Joel McDonald, Ben Bryant, Steve Jones, Kineta Massey, Jennifer Youle, Tara Christensen, and Laurie Williamson round out the cast. Each gets their own moment to shine and they do it well. The Fairy sequence choreographed by Nancy Schaeffer was as light as a whipped cream, and as funny as a pie in the face. Ms. Schaeffer and the "dancers" certainly captured the feel of the era. This said, every now and then there is a modern day wink and a nod acknowledging the absurdity of it all. This balance of genuine performance and tongue in cheek is most difficult to pull off; all involved succeed.
Adding to the zany mix of talent are the two gifted musicians B. Wolf and Johnny Sequenzia. This duo plays the musical score and the sound effects. Part of the pleasure is listening to irreverent musical moments that emphasize the comedy on stage. I wish not to spoil it so I won't give the exact details, but there is a musical moment that pays homage to "My Fair Lady" that made me bust out loud laughing. It was a bit of a more obscure reference for I was the only one in the audience that seemed to have caught it, but that is what makes this show so delightful: it appeals to those who are theatre buffs, and those who are less "in the know."

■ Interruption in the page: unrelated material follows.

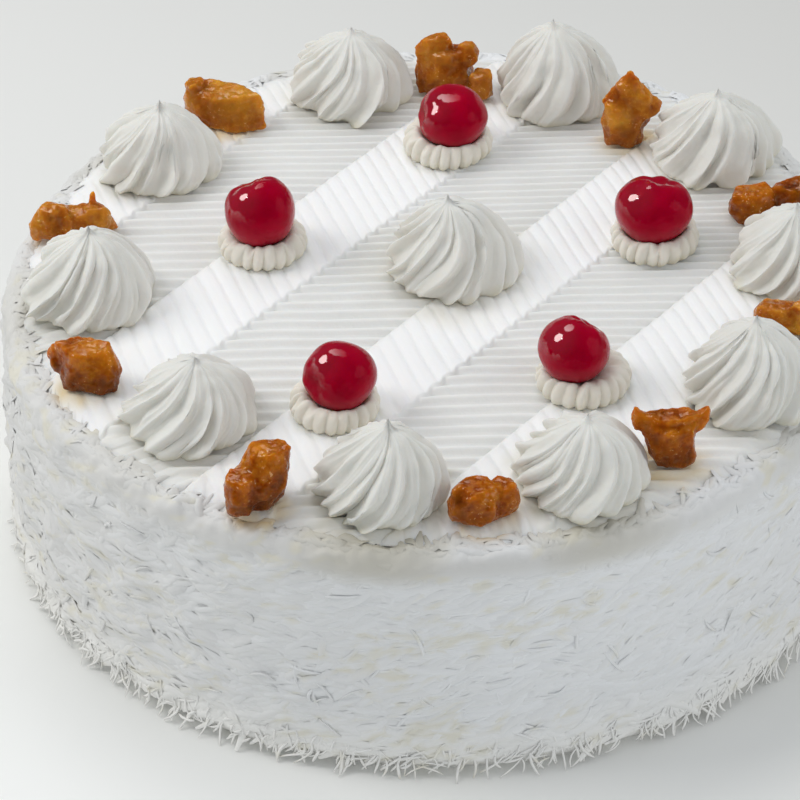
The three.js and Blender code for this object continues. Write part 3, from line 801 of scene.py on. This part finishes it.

The costumes by Aaron Turner, the lighting by Joyous Israel, and the scenic design by Ms. Lyle, were wonderfully executed. They also hit the right balance between period authenticity and cheesy. The silent era film clips and film done by Karl Schaeffer added an additional fun dimension to the show. The blooper at the end of the performance caused the biggest laugh of the night and was the perfect way to end the evening.
This entire production is so well conceived that if pressed I couldn't find a flaw. Well yes, there is one: I wanted a souvenir, and there were none to be had. Seldom do I see a show that would make me want to buy a souvenir to remember the show by. I'd have gladly forked out fifteen or twenty bucks for a t shirt or a mug. Even the show's artwork by Mark Oristano is great!
So please, catch this show. You will be deliriously glad you did!